La rencontre avec Laurent Pelly a également beaucoup compté pour moi. J’avais vu un Shakespeare qu’il avait mis en scène à l’Odéon et j’avais adoré. Alors quand Jacques Verzier, qui était aussi dans Kiss Me, Kate, m’a demandé si je voulais travailler avec lui, j’ai foncé. On a fait Souingue ensemble. C’était un quatuor avec lequel on revisitait le répertoire de la chanson française. Ensuite, il y a eu Et Vian, en avant la zique, un Shakespeare à la cour d’honneur à Avignon et puis ces deux aventures de création : C’est pas la vie 1 et 2. Le premier était construit à partir d’une sélection d’extraits de presse, d’interviews et de conférences, mêlés à de grands airs de comédies musicales. C’était un objet un peu étrange mais c’est un luxe qu’on peut se permettre quand on travaille dans le subventionné. Pour le deuxième, on avait donné carte blanche à des auteurs qui travaillaient sur le thème du passage à l’an 2000. Je me suis senti très bien sur ces spectacles. J’avais le sentiment d’être libre et d’être à ma place. C’est un cycle qui a duré cinq ans et puis je suis passé à autre chose. J’ai fait Chantons sous la pluie avec Jean Louis Grinda que j’avais rencontré à l’époque où il produisait My Fair Lady. Le spectacle tourne encore.
Vous avez participé récemment au showcase d’une adaptation française de She Loves me, la comédie musicale de Joe Masteroff, Jerry Bock et Sheldon Harnick.
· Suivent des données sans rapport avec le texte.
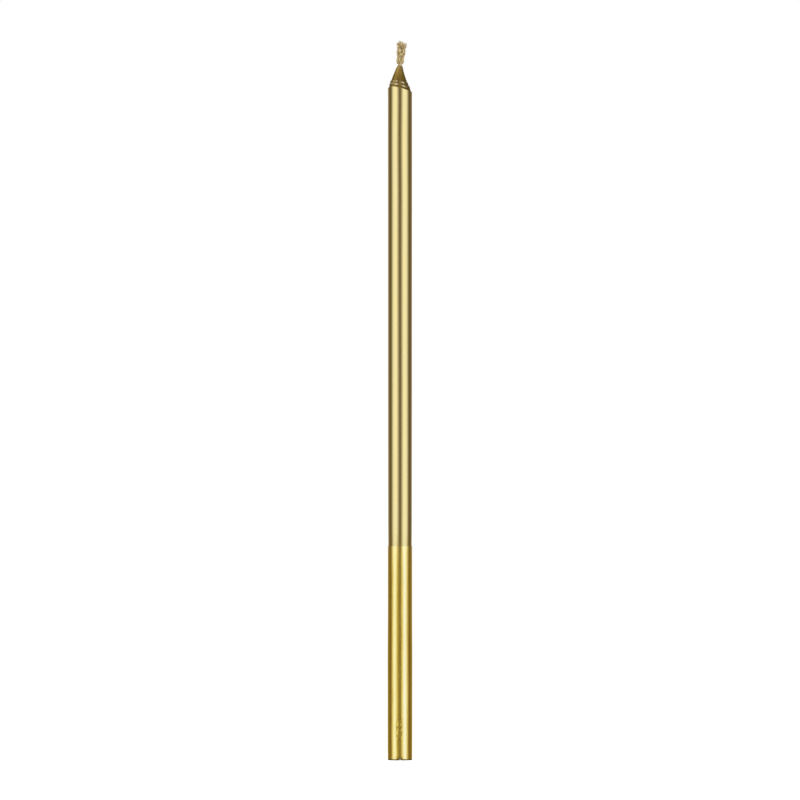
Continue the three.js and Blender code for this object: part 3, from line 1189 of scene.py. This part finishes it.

She loves me est un très beau projet qui malheureusement ne verra pas le jour. On a fait deux showcases qui n’ont rien donné. On a rencontré un producteur qui nous a promis monts et merveilles mais, au final, c’était quelqu’un sur qui on ne pouvait pas compter. Voilà pourtant un spectacle comme je les aime! Il réunit vraiment le jeu d’acteur et la musique à la manière de certains films comme Tout le monde dit I love you ou Moulin rouge. C’est à dire qu’à un moment donné le comédien sublime son texte en chantant parce que la parole ne suffit plus. Pour moi, c’est vraiment ça, le théâtre musical.
Venons-en au Paris d’Aziz et Mamadou. Alain Marcel est célèbre pour ses adaptations des grands shows de Broadway comme Little shop of horrors ou La Cage aux folles. Quel rapport son nouveau spectacle entretient-il avec le genre « comédie musicale » ?
Tout l’amour qu’Alain Marcel porte à la comédie musicale, toute son expérience dans ce domaine, son exigence du travail bien fait et d’une certaine sophistication, il les met au service de ce spectacle-là. Il a composé de très belles musiques, écrit de très beaux textes. Mais, comme il le dit lui-même, ça reste des chansonnettes. Le spectacle fonctionne plutôt à la manière d’une revue. Deux gamins arpentent les rues de Paris et vont être confrontés à des gens et à des objets. C’est une succession de saynettes qui mettent en valeur une galerie de personnages. Sinon, Le Paris d’Aziz et Mamadou, c’est aussi le pari de comédiens qui vont essayer de jouer, entre autres, des tondeuses à gazon ou des bombes fluo. C’est un spectacle qui s’adresse aux enfants mais, en aucun cas, Alain Marcel ne l’a écrit pour les enfants. Ceux-ci y prendront ce qu’ils veulent. Rien n’y est infantilisant. J’aimerais réellement que ce spectacle existe ensuite, hors les murs de l’Opéra.
Quels sont vos projets ?
Je travaille sur Les Précieuses Ridicules de Molière pour le festival d’Avignon. La pièce sera mise en scène par Vincianne Regatierri, que j’avais rencontrée sur Kiss me Kate, et présentée en off. Je vais jouer Mascarille. Parallèlement, je prépare un petit concert au Sous-sol avec Cathy Sabroux. Les textes et musiques des chansons seront signés Pierre-Michel Sivadier. Là aussi, il s’agit d’un objet un peu particulier. Je suis davantage motivé par les rencontres que par les plans de carrière. Je sais qu’actuellement, il y a plein de projets de grosses comédies musicales mais je ne m’y retrouve pas. J’ai la sensation d’être plus à ma place dans des projets comme celui de Pierre-Michel ou celui d’Alain. Ces spectacles-là donnent à voir et à entendre autre chose.